I’m going to be straight with you: my first attempt at this kind of partnership was messy. I found an agency owner through a mutual connection (not even the hub, just networking), we had a few calls, and basically said “let’s send each other clients and split fees.” That was it. No actual contract for the first six months.
It worked okay at first. We sent each other maybe 3-4 referrals each. But then things started breaking down. They referred a client to me without checking if I could actually handle that type of work. I referred a client to them and never got clear feedback on whether the campaign was actually successful. Payment took forever. And at one point, a client contact overlap led to an awkward situation where both of us thought we were the primary agency.
Eventually we just let it fade. No drama, but it was time wasted and money left on the table.
Later, when I started using the bilingual hub to find partners more intentionally, I made a list of things I actually needed to figure out before I even started a conversation:
1. What exactly are we referring? Not all services are created equal. Are we referring clients? Specific campaign types? Just overflow where neither of us had capacity? I learned that the clearer you are about this, the fewer misunderstandings happen. Now I’m explicit: “We’d refer you UGC production work for DTC brands” instead of just “we’ll send you business.”
2. How do margins actually work? This kills partnerships. One partner thinks they’re offering you 25% of what they charge the client. The other partner thinks they’re getting 25% of their profit. Huge difference. Now I have the actual conversation: “If you charge the client $50k for a campaign and we handle execution, what margin do we get?” and we write it down.
3. Who owns the client relationship? This sounds obvious but it’s not. If I refer a client to you, am I expecting them to be locked into you exclusively, or do they stay somewhat “mine” too? Can they ask me for follow-up work? I’ve definitely had partnerships fall apart over this.

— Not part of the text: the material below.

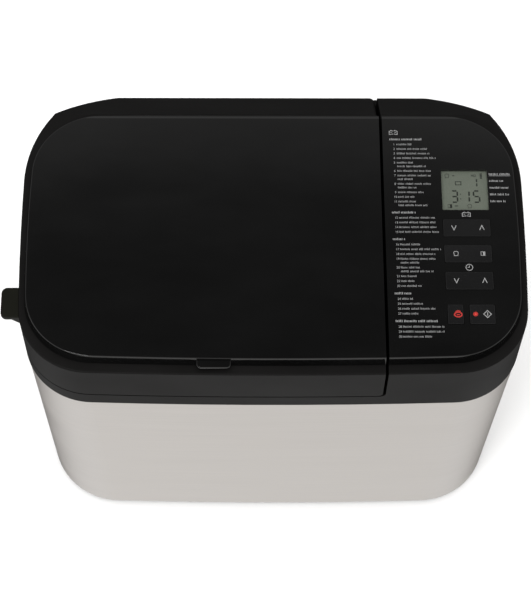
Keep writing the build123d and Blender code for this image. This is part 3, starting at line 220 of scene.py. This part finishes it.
def circuit_board():
    """Green solder resist with lighter tracks."""
    material, tree, shader = start_material("circuit_board", (0.02, 0.12, 0.05), 0.4)
    tracks = noise(tree, 1.0, (160, 400, 160), 1.0)
    shade(tree, shader, tracks, (0.012, 0.075, 0.030), (0.030, 0.150, 0.060))
    tree.links.new(spread(tree, tracks, 0.32, 0.5), shader.inputs["Roughness"])
    return material


def display_glass():
    """Clear window: mostly see-through, with a gloss that still shows."""
    material, tree, shader = start_material("display_glass", (0.03, 0.035, 0.03), 0.06)
    tree.links.new(spread(tree, noise(tree, 25.0), 0.05, 0.12), shader.inputs["Roughness"])
    shader.inputs["Alpha"].default_value = 0.06
    return material


def display_screen():
    """Grey-green liquid crystal with a fine cell texture and a slow change of tone."""
    material, tree, shader = start_material("display_screen", (0.15, 0.17, 0.13), 0.55)
    cells = noise(tree, 900, detail=1.0)
    tone = noise(tree, 22.0)
    shade(tree, shader, tone, (0.084, 0.096, 0.076), (0.094, 0.106, 0.084))
    tree.links.new(spread(tree, cells, 0.5, 0.6), shader.inputs["Roughness"])
    return material


def print_ink(name, dark, light):
    """Screen-printed ink, a little uneven."""
    material, tree, shader = start_material(name, light, 0.5)
    coverage = noise(tree, 1200, detail=2.0)
    shade(tree, shader, coverage, dark, light)
    tree.links.new(spread(tree, coverage, 0.42, 0.6), shader.inputs["Roughness"])
    return material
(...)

4. What does communication actually look like? Weekly check-ins? Slack? Email? One partnership I had failed partly because our communication cadence was completely mismatched. I wanted regular updates; they preferred quarterly reviews. Sounds minor but it created a sense of distance that eventually killed the trust.
5. What’s the actual timeline to first “real” revenue? Not every partnership is a home run immediately. You might do a pilot project, adjust how you work together, then start seeing real volume. I’ve learned to be patient with this, but also to have a checkpoint: “Let’s try this for 90 days and see if it’s actually working.” If it isn’t, we end it professionally rather than letting it drag.
What I’ve noticed is that the best partnerships start with a small, low-risk project first. Pilot, learn, then structure the bigger referral deal. Not the other way around.
I’m curious: when you’re evaluating a potential partner through the hub, how deep do you actually go into these questions before you commit? Are you formalizing things with a contract, or starting more organically?